Potatoes imported from region allegedly under chemical attack: Food Engineers’ Chamber

The Chamber of Food Engineers released a press statement on Turkey’s 4-thousand-ton potato import from Syria, also addressing the Minister of Food, Agriculture, and Livestock with questions about the safety of the potatoes
Sunday, 01 July 2018 14:19

The Chamber of Food Engineers’ provincial branch in the city of İzmir, Turkey, issued a press release about Turkey’s potato import from Syria. Uğur Toprak, in the name of the executive board of the branch, emphasised that import was not a solution to the problems in Turkey’s agriculture, and pointed out that the area from which the import was to be done has been an area of conflict that is claimed to have been under chemical attack.

The Chamber said that potato was a product that could grow anywhere on earth, and that Turkey was among the 20 countries that produce most potatoes in the world, but also stated that cultivation areas have been diminishing in the last 5 years. “Though the Minister of Economy indicated pawnbrokers and speculators as the reason of mark-ups,” read the statement, the real reasons were “especially the aridity of the topsoil as a result of global warming, the diminishing of the water sources in proportion to the growth of the population, and the other economic factors that cause the mark-ups in agricultural and animal raw materials, in addition to the diminishing of the cultivation areas.”

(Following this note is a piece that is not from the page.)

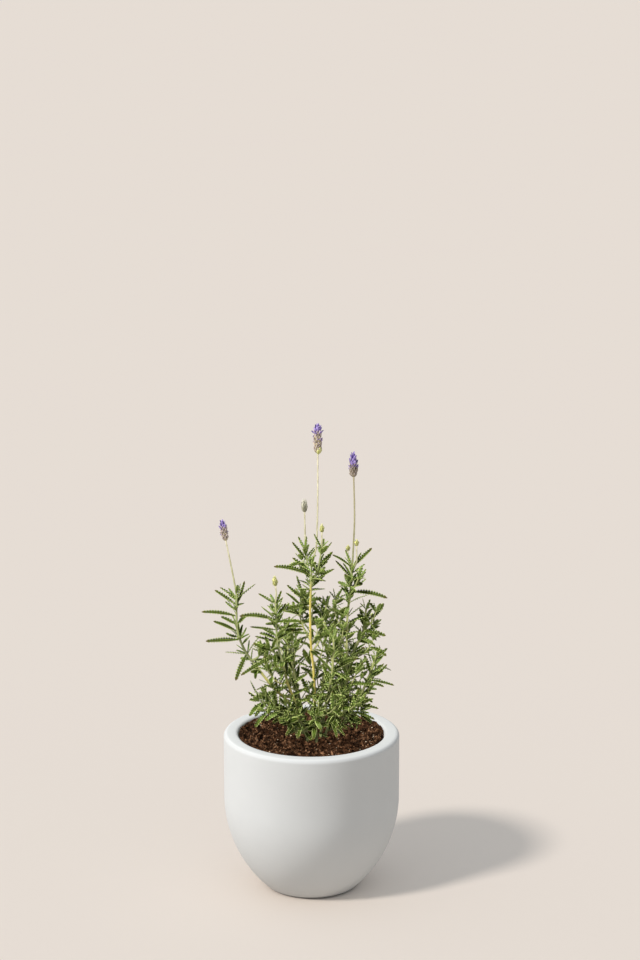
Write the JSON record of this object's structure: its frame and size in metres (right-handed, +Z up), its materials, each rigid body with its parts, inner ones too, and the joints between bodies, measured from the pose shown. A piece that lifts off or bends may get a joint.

Explaining that the Chamber had serious questions about the import of 4 thousand tonnes of potatoes from Syria, a country where a civil war has been going on for years, the statement addressed the Minister of Food, Agriculture, and Livestock who said, “Where should we import it from, while we have Syria?” about the import:

1. Have the potatoes in question been analysed by an accredited institution before they entered our country?

2. Have the soil and water in the region where the potatoes were grown been analysed, again, by an accredited institution?

3. Are there any chemical residue and/or heavy metals (lead, mercury, arsenic, etc.) in the potatoes, or the soil or the water?

4. When will the results of the analyses we hope to have been completed be shared with the public?

The statement also underlined that it was necessary to use the sources of the country to increase agricultural production, to purge the supporting policies of liberal approaches, policies must be adopted to free Turkey of dependence on other countries.